Traceback (most recent call last):
  File "/opt/conda/lib/python3.7/runpy.py", line 193, in _run_module_as_main
    "__main__", mod_spec)
  File "/opt/conda/lib/python3.7/runpy.py", line 85, in _run_code
    exec(code, run_globals)
  File "/opt/conda/lib/python3.7/site-packages/torch/distributed/launch.py", line 173, in <module>
    main()
  File "/opt/conda/lib/python3.7/site-packages/torch/distributed/launch.py", line 169, in main
    run(args)
  File "/opt/conda/lib/python3.7/site-packages/torch/distributed/run.py", line 624, in run
    )(*cmd_args)
  File "/opt/conda/lib/python3.7/site-packages/torch/distributed/launcher/api.py", line 116, in __call__
    return launch_agent(self._config, self._entrypoint, list(args))

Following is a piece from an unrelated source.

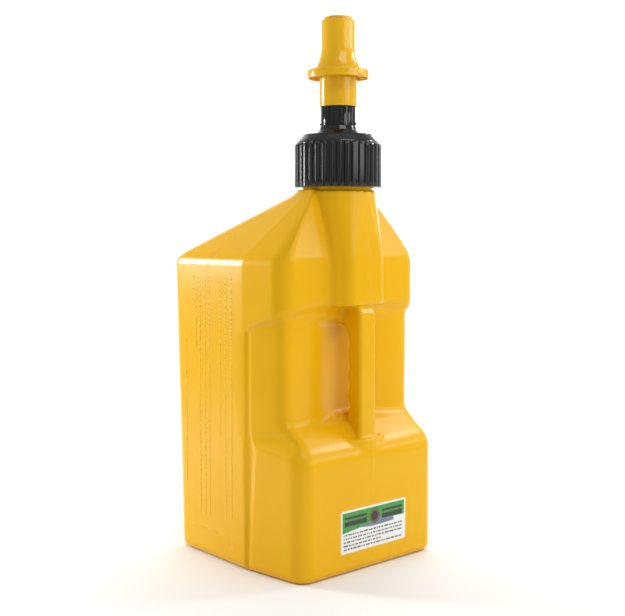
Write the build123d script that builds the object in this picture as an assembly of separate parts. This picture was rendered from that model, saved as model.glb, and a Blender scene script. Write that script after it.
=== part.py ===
from build123d import *
import math
import os

# Fuel jug with a screw-on quick-fill nozzle.  Millimetres, +Z up, handle towards -Y,
# X = 0 is the plane of symmetry.  The origin is the middle of the footprint's box, on the floor.

# ---------------------------------------------------------------- driving dimensions
# Jug body.  Each rise is measured from the level named before it.
jug_width = 245.0           # widest, at the front end of the side panels
jug_depth = 270.0           # front of the lower block to the top of the rear wall
rear_lean = 15.0            # the rear wall leans out this much on its way up
wall = 3.0                  # moulded wall thickness
block_height = 149.0        # lower front block, from the floor to its front top edge
ledge_rise = 37.0           # sloping ledge on top of the block, up to its back
recess_rise = 123.0         # ledge's back to the arched underside of the upper wall, at the sides
arch_rise = 22.0            # the arch's middle, above its sides
upper_rise = 75.0           # arch's sides to the top edge of the side panels
roof_rise = 83.0            # side panels' top edge to the neck
panel_front = 103.0         # front edge of the side panels, behind the block's front
panel_taper = 7.5           # degrees by which each side panel turns in towards the rear
upper_setback = 32.5        # upper front wall, behind the block's front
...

  File "/opt/conda/lib/python3.7/site-packages/torch/distributed/elastic/multiprocessing/errors/__init__.py", line 348, in wrapper
    return f(*args, **kwargs)
  File "/opt/conda/lib/python3.7/site-packages/torch/distributed/launcher/api.py", line 238, in launch_agent
    result = agent.run()
  File "/opt/conda/lib/python3.7/site-packages/torch/distributed/elastic/metrics/api.py", line 125, in wrapper
    result = f(*args, **kwargs)
  File "/opt/conda/lib/python3.7/site-packages/torch/distributed/elastic/agent/server/api.py", line 700, in run
    result = self._invoke_run(role)
  File "/opt/conda/lib/python3.7/site-packages/torch/distributed/elastic/agent/server/api.py", line 828, in _invoke_run
    time.sleep(monitor_interval)
KeyboardInterrupt

This should indicate the Python process was killed via SIGKILL which is often done by the OS if you are running out of memory on the host. Check if that’s the case and reduce the memory usage if needed.

Try checking whether the process on the GPU has actually been killed by examining the memory load and PID watch -n 1 nvidia-smi.Often one of the processes has not been terminated when an error occurs. So if there is memory allocation on the GPU, even after you terminated training or due to automatic error termination, kill the process using: kill -9 PID. You can find the PID that is running on each gpu on the server cluster at the bottom tabular in nvidia-smi.